Why are these minuscule forms of retreat so alluring to this generation? And why haven’t we realized that drawn out to their logical extremes, we are all myopically suicidal? We’re familiar with the phrase “social suicide,” but don’t many of us commit such acts on a weekly basis? Don’t we always pull away?
Years ago, my friend Tony pointed out that one of the main things that [separate] God from man is that we have a tendency to move away, while He has a habit of moving toward. We were Jonah, charting ships away from Him, and all the while that Hound of Heaven was hot on our scent.
We were the sheep wandering away; the coin getting lost; the son who wished his father was dead — whatever metaphor you prefer — and God is always the one relentlessly pursuing us. He always has been and always will be the Unsatisfied Stalker until He’s gotten what He craves — you and me.
While we’re busy disguising our coward’s suicide as some Instagram-friendly mystical sojourn, He’s busy creating a home for us to belong; to fit in once and for all.
We’re dressing our corpses and anointing them with oil and makeup while He’s trying to rouse us from the dead.
I also don’t think He’s satisfied with mere life; I think He thirsts to be intimate with His people. He wants to know us and be known by us. Can a transient vagabond ever know or be known?

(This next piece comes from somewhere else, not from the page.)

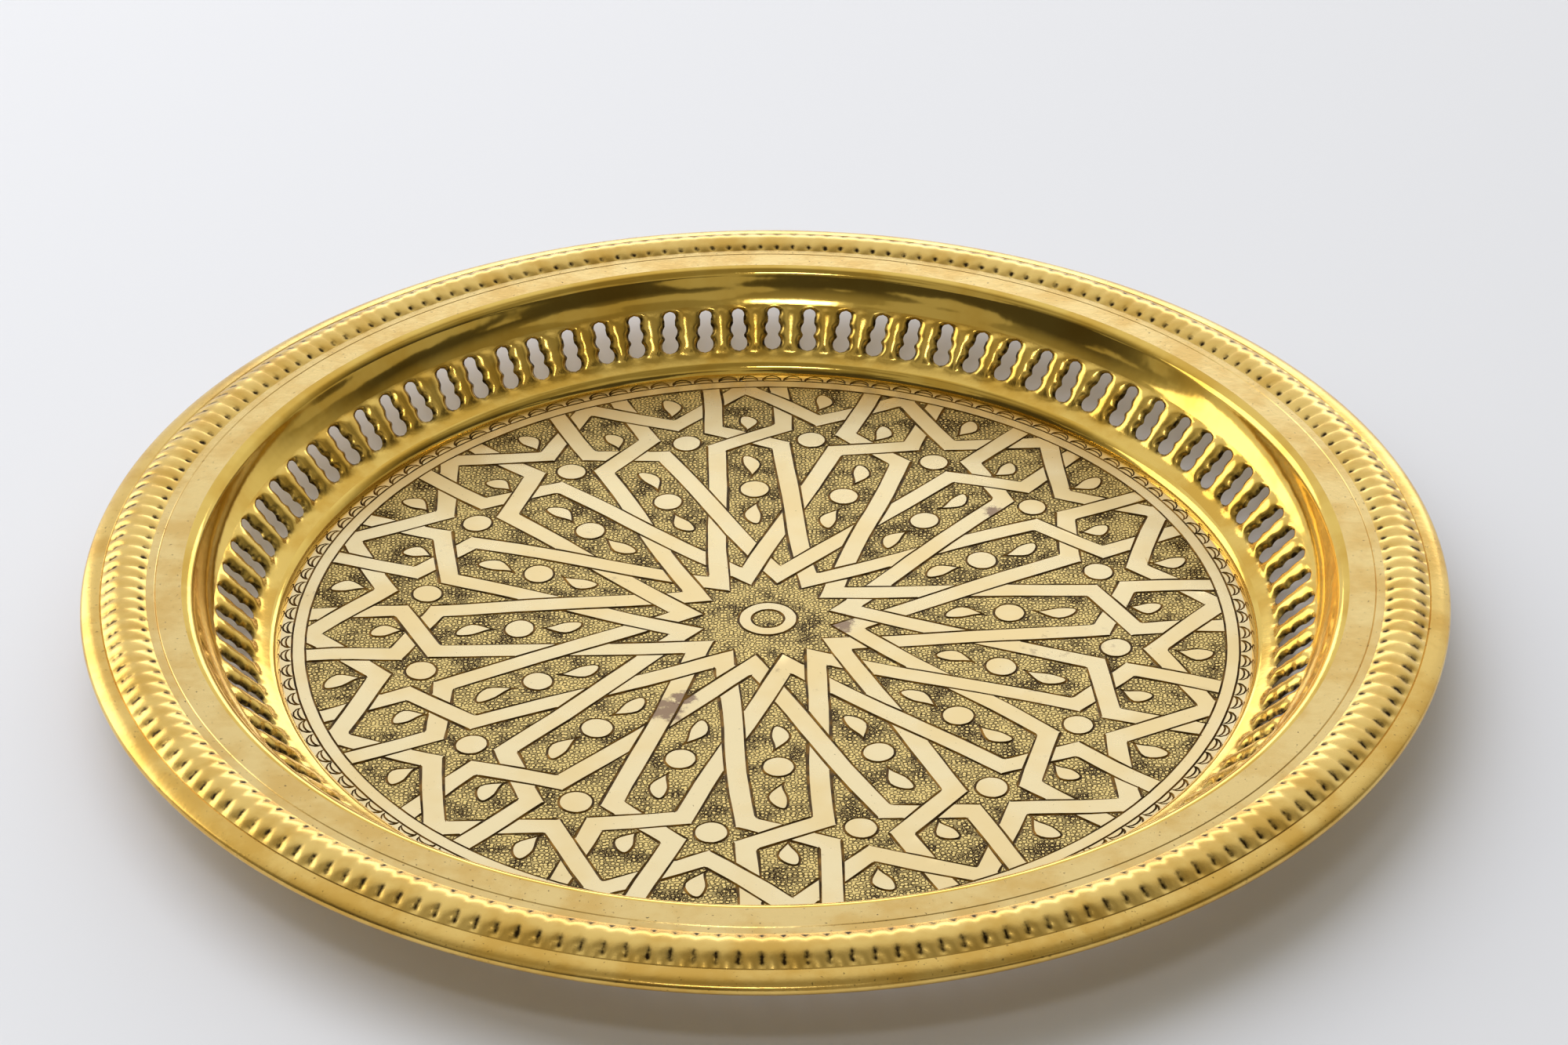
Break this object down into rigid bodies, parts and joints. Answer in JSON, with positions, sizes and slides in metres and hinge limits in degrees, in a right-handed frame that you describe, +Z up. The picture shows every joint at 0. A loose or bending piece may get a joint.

Sure, it varies from person to person, but we’re all guilty of running. We’re each guilty of fearing people more than Him; Fear of losing their opinions more than fear of losing Him.
May we be people who choose to tear down the thin fabric insulating us from one another, truly connecting with those around us. May we recognize that we are already loved and accepted how we are and where we are, that this may give us peace, hope, and life.